Russia’s successful and large crypto industry trembles and faces the threat of breaking down if the heavy sanctions persist. The third-largest center for global crypto activities may become crippled owing to the several blows the Russian economy has received. The measures taken against Russia are justified to stop the country from utilizing digital assets for its international activities, including warfare.
Effects of the Mining Sanctions on Russia’s Crypto Industry
Over the past few years, Russia holds a record as being one of the friendliest environments to carry out mining activities. As of 2011, 11% of the world’s bitcoin mining processing power was dependent on Russia. These statistics place Russia as the third-largest center for the world’s crypto activities. Verified records show that the country is the owner of digital assets worth about $124 billion.

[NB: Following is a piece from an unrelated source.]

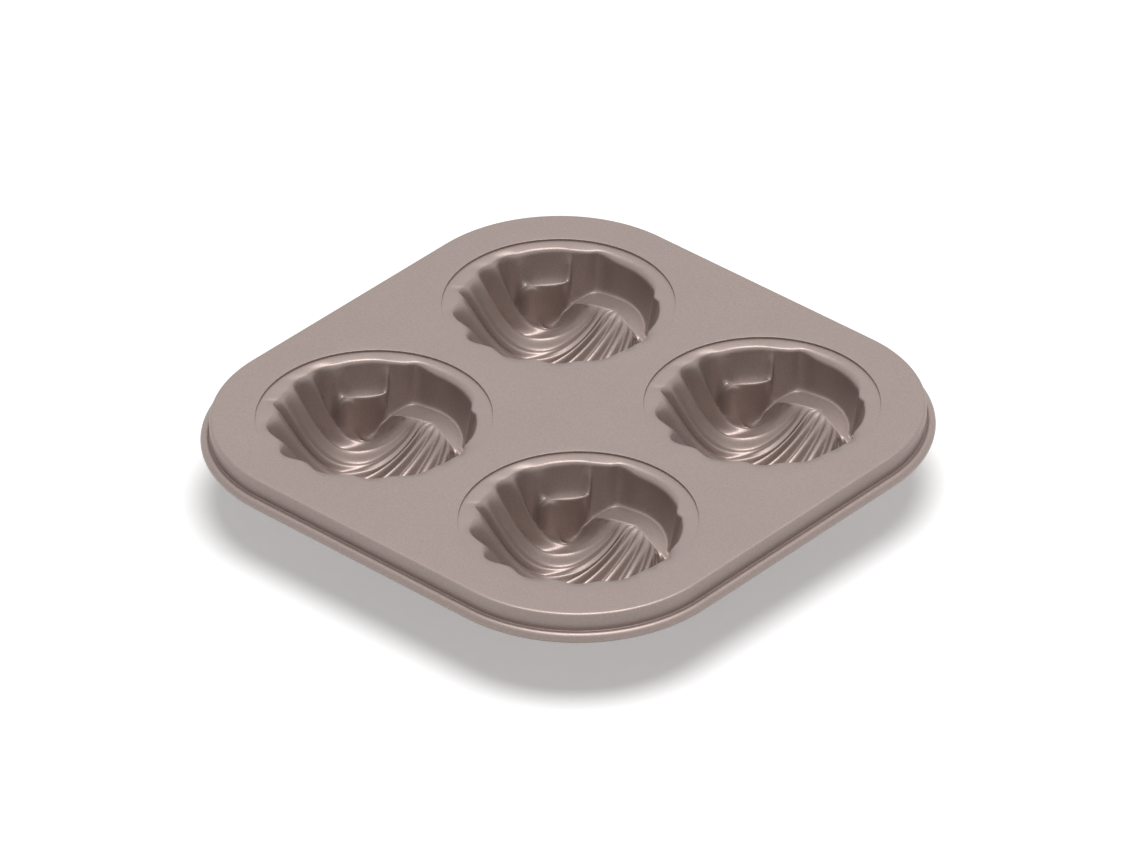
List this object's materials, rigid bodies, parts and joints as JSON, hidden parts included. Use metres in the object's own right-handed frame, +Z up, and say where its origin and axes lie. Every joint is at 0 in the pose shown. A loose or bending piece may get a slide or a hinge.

Since the economic sanction, there was a surge in rubble-crypto trading. Findings from CryptoCompare show that in March alone, a 114 billion rubles increase was recorded. However, with the mining sanctions, the economy of the country has begun to witness the first significant cracks. Huge companies like Binance have begun to gradually withdraw and restructure Russian investments in their market. Binance was responsible for about 77 percent of the total profit that Russia made from the crypto industry in March.
According to the world’s largest crypto exchange company, they must set a good example for other crypto companies and ensure that Russia obeys the sanction. Since April, there has been a decline in the Russian crypto market with only a little over 19 billion rubles recorded in profit.
In addition to Binance’s restriction on its Russian users, accounts worth more than 10,000 digital euros can make only limited transactions. This means that there would be no deposits or trading from all accounts under this category and only withdrawal of funds will be approved.
How Russians have Evaded Economic Sanctions
The ongoing attack on Ukraine by the Russian government has turned the west against them, resulting in economic sanctions to isolate the country. A direct implication is that the country’s currency crashed. As an alternative, Russians have sought ways to amass wealth beyond their devalued money. They found the solution to economic sanctions in crypto.
As a new approach to freeze Russia’s digital assets, the US hence imposed sanctions on all bitcoin mining companies in the country. This is a result of the fact that economic sanctions did not cover cryptocurrency. Being a decentralized currency, the country could vigorously pull all of its resources toward bitcoin mining companies. This also means that they can generate funds irrespective of the blockade on oil importation.
One company largely affected by this sanction was BitRiver; one of the largest cryptocurrency companies in the country. The company is chief for generating funds, hence being the major target of the US treasury.
The strategy of using natural resources to mine bitcoin and evade economic sanctions is not new. Countries like Iran and North Korea have a history of successfully carrying out similar operations. The only way to stop Russia from taking advantage of crypto to minimize the blow of economic sanctions is by cutting off their access to the exchange market and tools needed for mining. The rationale behind the mining sanction on Russia by the US is a representation of how top organizations and personalities feel about Russia’s access to the mining industry.